1970 VOLKSWAGEN Karmann Ghia Fixed HeadView vehicle description
Far more than simply ‘a Beetle in a pretty dress’ as some enthusiasts refer to it, the now-iconic Karmann Ghia was launched in 1955, at which time we have no doubt the Carrozzeria Ghia-penned lines and hand-built Karmann body shell looked positively out of this world, especially when compared with its austere Beetle stablemate.
Offered initially as a 2+2 and later as a 2+2 convertible, the Ghia was based upon the underpinnings of the Type 1 Beetle, with the engine and gearbox also being carried over, with displacement rising in line with the Beetle’s production changes.
Always regarded as one of the most stunning-looking cars to ever wear the Volkswagen roundel with pride, with publications such as Autosport magazine lavishing the design with praise, stating it had a “purity of line and perfection of proportion that almost takes one’s breath away” which we’d say is strong praise indeed!
In the end, the Karmann Ghia was phased out in 1974 by the Scirocco, which continued the Ghia’s traditions of a luxurious, stylish body on more humble underpinnings, as it was based on the humble Golf. Clearly, VW had started a trend…
This particular example was a California-delivered car built in 1970, and imported into the UK during 2008.
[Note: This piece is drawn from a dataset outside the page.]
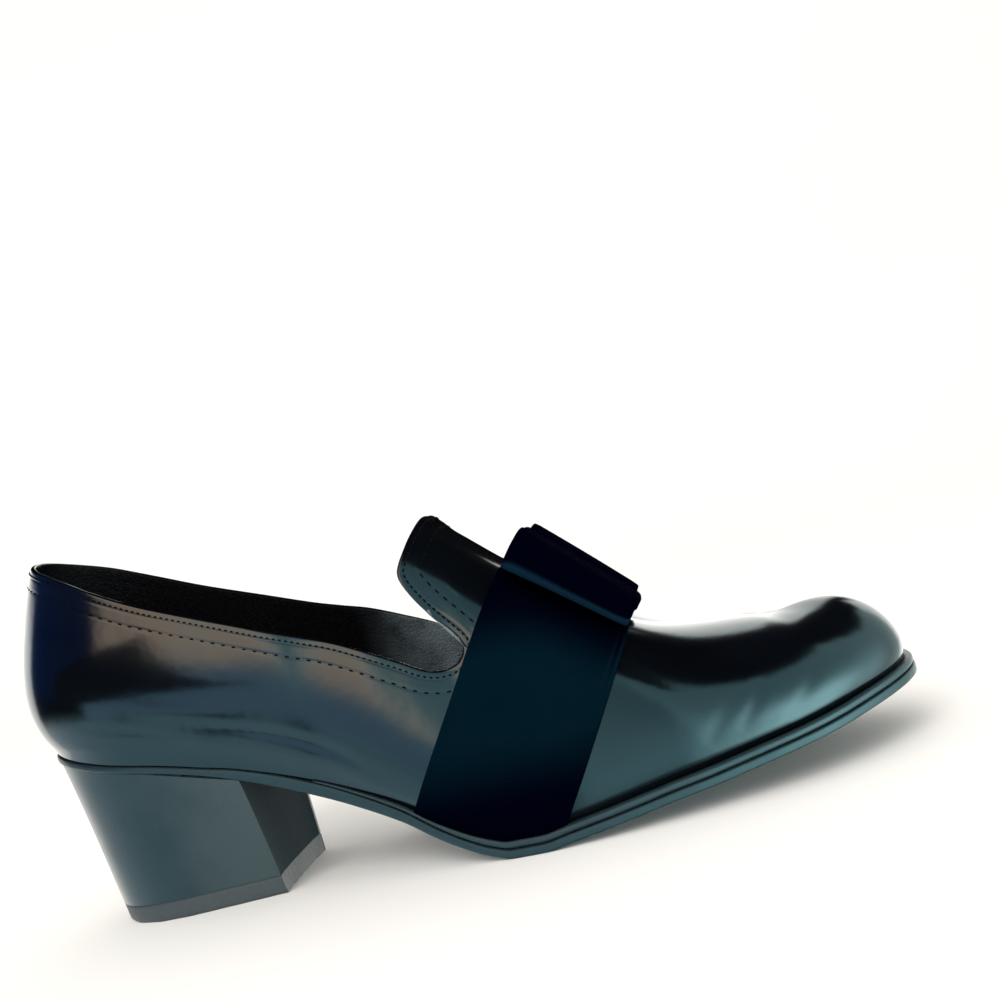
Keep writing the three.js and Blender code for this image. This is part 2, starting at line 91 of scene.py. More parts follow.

In 2015, the car underwent a full mechanical and aesthetic restoration, which included conversion to right-hand-drive for ease of use on UK roads. The bodywork was also re-sprayed into the gorgeous cherry red that you see before you, which suits the classic lines of the Karmann Ghia very well indeed, in our opinion, and is offset well against the cream wheels and chrome details.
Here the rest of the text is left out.